Using Stock Photos for Educational Materials
Visual content is one of the most powerful tools in education. Research consistently shows that people retain information better when it is paired with relevant imagery, and the right visuals can turn a forgettable lecture into something students actually remember. Whether you are a teacher building a presentation, a student assembling a research paper, or an instructor designing an online course, stock photos make your educational materials more engaging without requiring photography skills or an art budget.

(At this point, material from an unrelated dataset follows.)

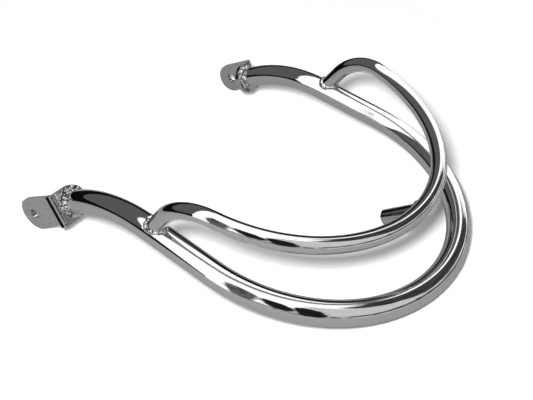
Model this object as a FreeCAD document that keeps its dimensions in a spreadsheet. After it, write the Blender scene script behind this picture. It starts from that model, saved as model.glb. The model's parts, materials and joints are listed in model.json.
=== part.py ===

Why Visuals Improve Learning
The science behind visual learning is well established. The "picture superiority effect," documented in cognitive psychology research, shows that people remember approximately 65% of visual information three days later, compared to only 10% of information they heard verbally. Dual coding theory suggests that when the brain processes both text and images simultaneously, it creates stronger memory pathways.
But it is not just about memory retention. Visuals serve several critical educational functions.
- Concept illustration: Abstract ideas become concrete when paired with representative images. A stock photo of a thriving ecosystem says more than a paragraph of description.
- Emotional engagement: Students pay more attention to materials that feel visually polished and intentional. A presentation with relevant imagery signals that the content matters.
- Accessibility: Visual learners, students with certain reading difficulties, and non-native speakers all benefit from image-supported content. Images provide context clues that text alone cannot.
- Cognitive load reduction: Well-chosen images can replace blocks of text, reducing the amount of reading required and making complex information easier to process.
Stock Photos in Presentations and Slides
Presentations are where most educators first encounter the need for stock photos. A slide deck without visuals is a wall of text, and walls of text put audiences to sleep. Here is how to use images effectively in your slides.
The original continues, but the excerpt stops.